McNally, 45, is a divorced mother of two and president of Raven Strategies, a lobbying and communications group that runs grassroots campaigns.
She was the Maine state director for Donald J. Trump for President 2016 and founder and executive director of Free Our Internet, which a nonprofit whose stated mission is to “educate citizens about the secret war the tech-left has been waging on the citizens of the internet for almost 20 years … and giving them the tools and resources to finally fight back.”
She said she is also a certified Olympic weightlifting coach.
McNally said there are several big challenges facing Scarborough; one is the budget, which everyone talks about, while the other is bullying. She said Scarborough schools have a significant bullying issue that is “swept under the rug” and that only “lip service” is paid to the problem.
She said her daughter was bullied in the seventh grade and when McNally complained it was her daughter who was removed from the class, not the boy who bullied her.

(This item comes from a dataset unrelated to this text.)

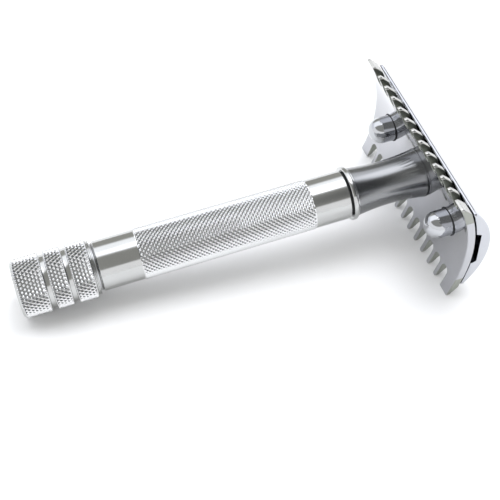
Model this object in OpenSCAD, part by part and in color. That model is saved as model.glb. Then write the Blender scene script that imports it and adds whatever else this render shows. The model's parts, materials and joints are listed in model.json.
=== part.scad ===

She said the same thing happened again in the eighth grade, and that her son, who has special needs, has also been bullied.
She also said there is a lack of communication between teachers and school social workers, which makes it difficult for students with disabilities to get the services they need.
“My goal is to be an advocate for parents that are having issues at the schools and to help them navigate the system,” McNally said. “I want to be the person they can go to get help.”
McNally said there are items in the School Department budget that are not necessary that make people wonder what else the schools are spending money on that is not necessary. She cited the laptop computer program as an example and said it should be treated like the school lunch program – provided only to students who need it. She said most children already have their own computers and don’t need one provided by the schools.
“We don’t need to have every new or fancy product out there,” McNally said. “… Let’s stick to learning. We don’t have to fancy it up every year. Maybe when we get the taxes under control, then maybe we can make a case for it.”